By Dave Yin / Nov 07, 2019 04:00 AM / Business & Tech

Photo: VCG

Photo: VCG

U.S. and Taiwan authorities have not approached Taiwan Semiconductor Manufacturing Co. (TSMC) about cutting off shipments to Huawei, the chipmaker told Caixin, after Taiwanese officials denied they were pressured by Washington to restrict the company.

“We did not have any discussion with either the Taiwan or the U.S. governments regarding shipping wafers to HiSilicon, nor have we received any instruction from either government not to make the shipments,” TSMC spokesperson Elizabeth Sun told Caixin in an email, adding that it will continue shipments while complying with trade regulations.

HiSilicon Technologies Co. Ltd. is Huawei Technology’s chip design unit.

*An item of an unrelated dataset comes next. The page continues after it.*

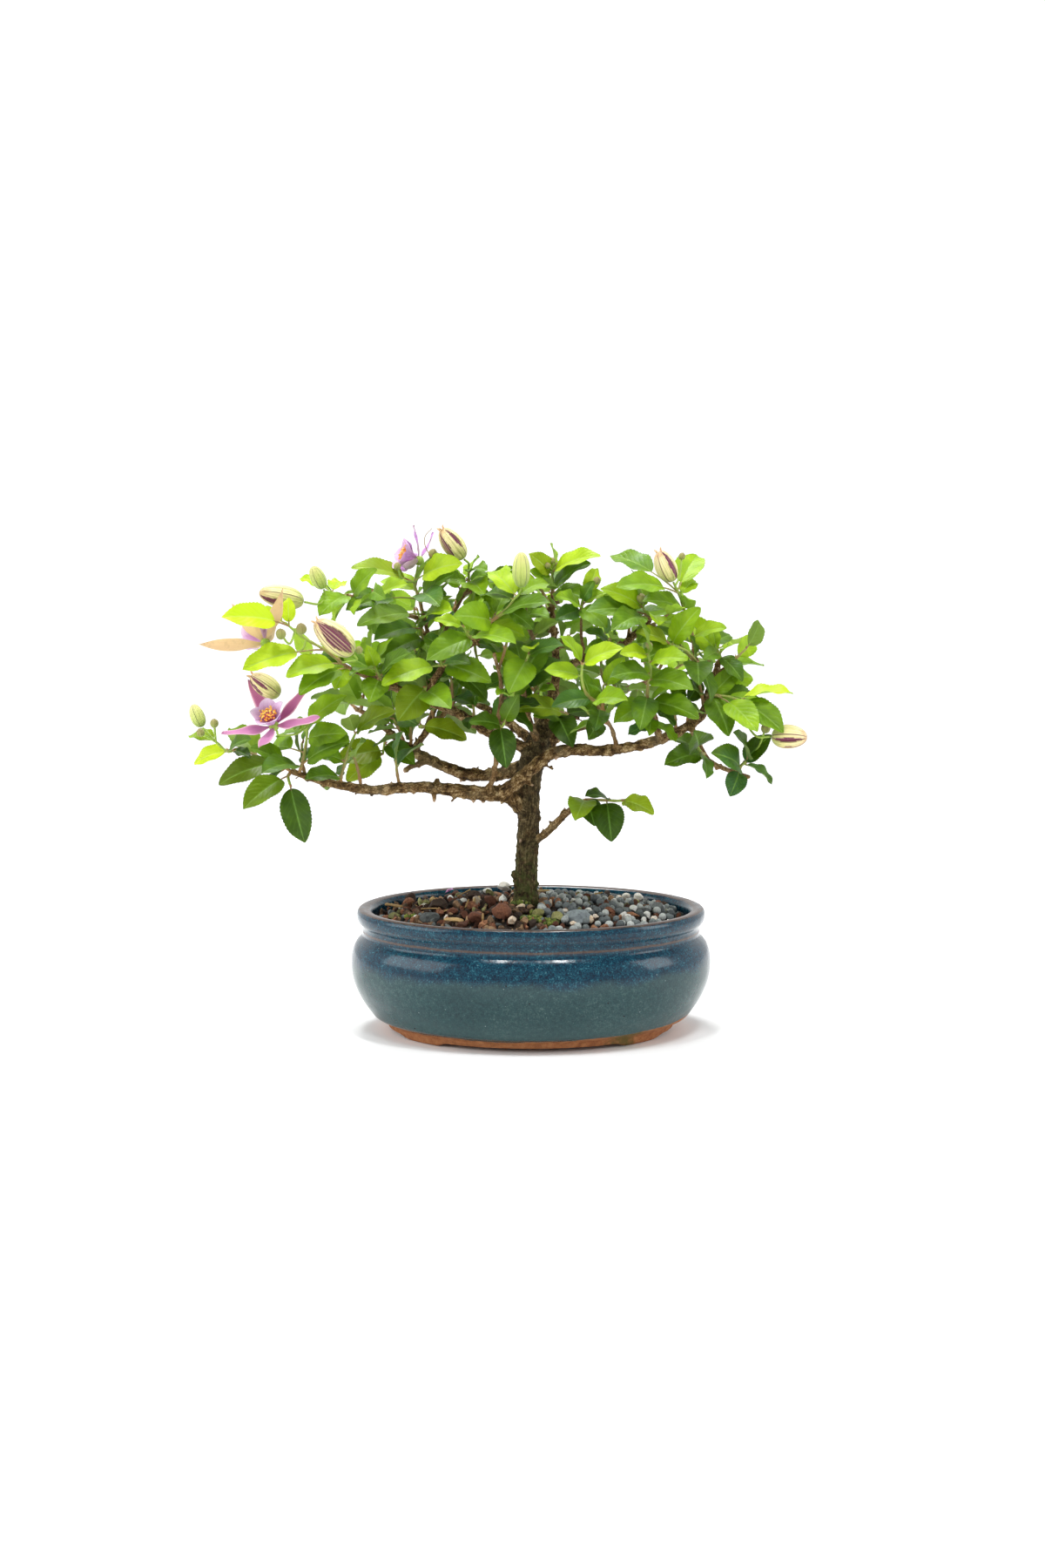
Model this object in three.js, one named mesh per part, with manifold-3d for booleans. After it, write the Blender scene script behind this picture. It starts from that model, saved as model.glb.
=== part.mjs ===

Taiwan officials, in an interview with Bloomberg, denied the Trump administration had asked the island to curb TSMC’s chip sales to Huawei, following a Financial Times report alleging the exchange took place.

The U.S. has called Huawei a threat to its national security and in May placed the company on a so-called Entity List, barring it from purchasing U.S. technologies and services without special approval.

Despite this, the Chinese tech giant has forecast smartphone shipments will grow 20% in 2020.

TSMC is the largest producer of made-to-order chips for major tech multinationals. Huawei, TSMC’s second-largest customer after Apple Inc., accounts for more than 10% of the company’s annual revenue, according to Bloomberg.